手番にはマスを指定し、そのマスにいるネズミの数だけサイコロを振ります。緑なら進め、赤は戻れ、黄色はそのまま。どれでも好きなネズミを進めたり戻したりできます。自分のネズミを進め、敵のネズミを戻しましょう。一番最初にゴールに着いたネズミが、チーズをゲットできます。
サイコロで緑・赤・黄が出る確率がそれぞれ1:1:1なので、一進一退を繰り返し、なかなか前には進めません。一応戦略としては、同じマスにネズミをためて、振れるサイコロの数を増やし、緑が出る可能性を高めるというのがあり、従って他のプレイヤーのネズミは同じマスにならないよう散らしておくというのがあるとおもいますが、それも所詮はサイコロ運次第。箱に書かれた「プレイ時間:45分」というのをはじめは「そんなにかかる訳ないよー」と言っていたのですが、結局それくらいはかかってしまいました。45分間サイコロ振りっぱなし。よ~さん、のごさん、のーべーさん、Hammerさん、私の5人でプレイし、ネズミを組織的に上げていったHammerさんの勝利。

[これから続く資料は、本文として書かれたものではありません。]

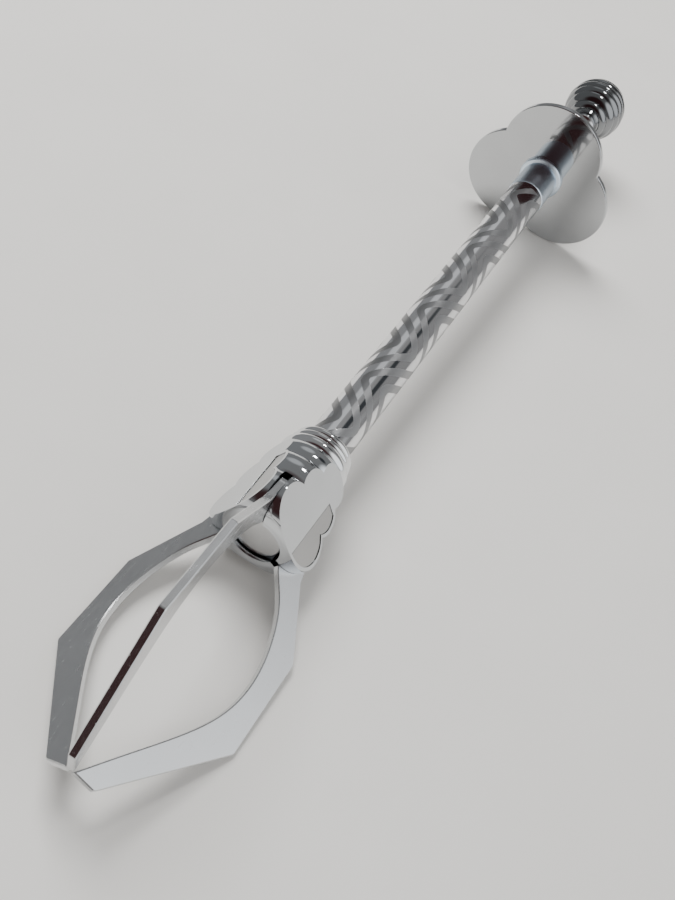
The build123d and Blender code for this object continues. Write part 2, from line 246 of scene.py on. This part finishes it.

エクストラ(Exxtra/R.Knizia/Amigo 1998)
クニツィア作のダイススゴロクゲーム。進み方は2通りで、ゾロ目が出た場合と、自分がビッドしたサイコロの点数が破られなかった場合です。ゾロ目は運次第であるとして、ビッドがこのゲームのポイントになります。2つのサイコロを振って大きい方の数を十の位、小さい方の数を一の位とみなします。サイコロは1~6ではなく、×(1投目だけは0とみなす)や7もあって最高は76、最低は10となります。大き目の数が出たら、ボード中央の1~5のサイコロ置き場の好きなところにビッドします。以降1周の間に他のプレイヤーがそれよりも大きい数をビッドすると、自分のサイコロは取り除かれてしまいます。その際1は取り除かれにくく、5は取り除かれやすくなっています。安全に1や2のところに置いておくか、それとも一か八か5に置くか。
さらにダイスは振りなおしができます。気に入らない目だったら何回でも振りなおせるのですが、その際「×」が出てしまうとコマを戻して手番が終了してしまいます。ダイスゲームらしいギャンブルの醍醐味がよく味わえます。
Hammerさん、のーべーさん、坂本さん、Tさん、私の5名でプレイし、のーべーさんが淡々と高得点を出して勝利。一度負け始めるとダイスの振り直しを何度もやってしまい、×が出てさらに負けが込むという具合で、勝気満々では勝てないあたり、クニツィアらしいジレンマが潜んでいるといえるでしょう。
ドン(Don/M.Schacht/Queen 2001)
マフィアとなって街区を占領していくゲームなんですが、テーマはそこそこにして、ひねりの効いた競りゲームです。内容はこちら。人数が増えると貧富の差が拡大します。街区を再販するという方法もあるのですが、2人でお金をやり取りしているケースが続くと、残りの人は取り残されるように感じました。同じメンバーで何度か遊んでいくと、もっと駆け引きが出るのかもしれません。のごさん、のーべーさん、Mさん、Tさん、Sさん、私の6人でプレイし、序盤にいい値を抑えたTさんがダントツで1位。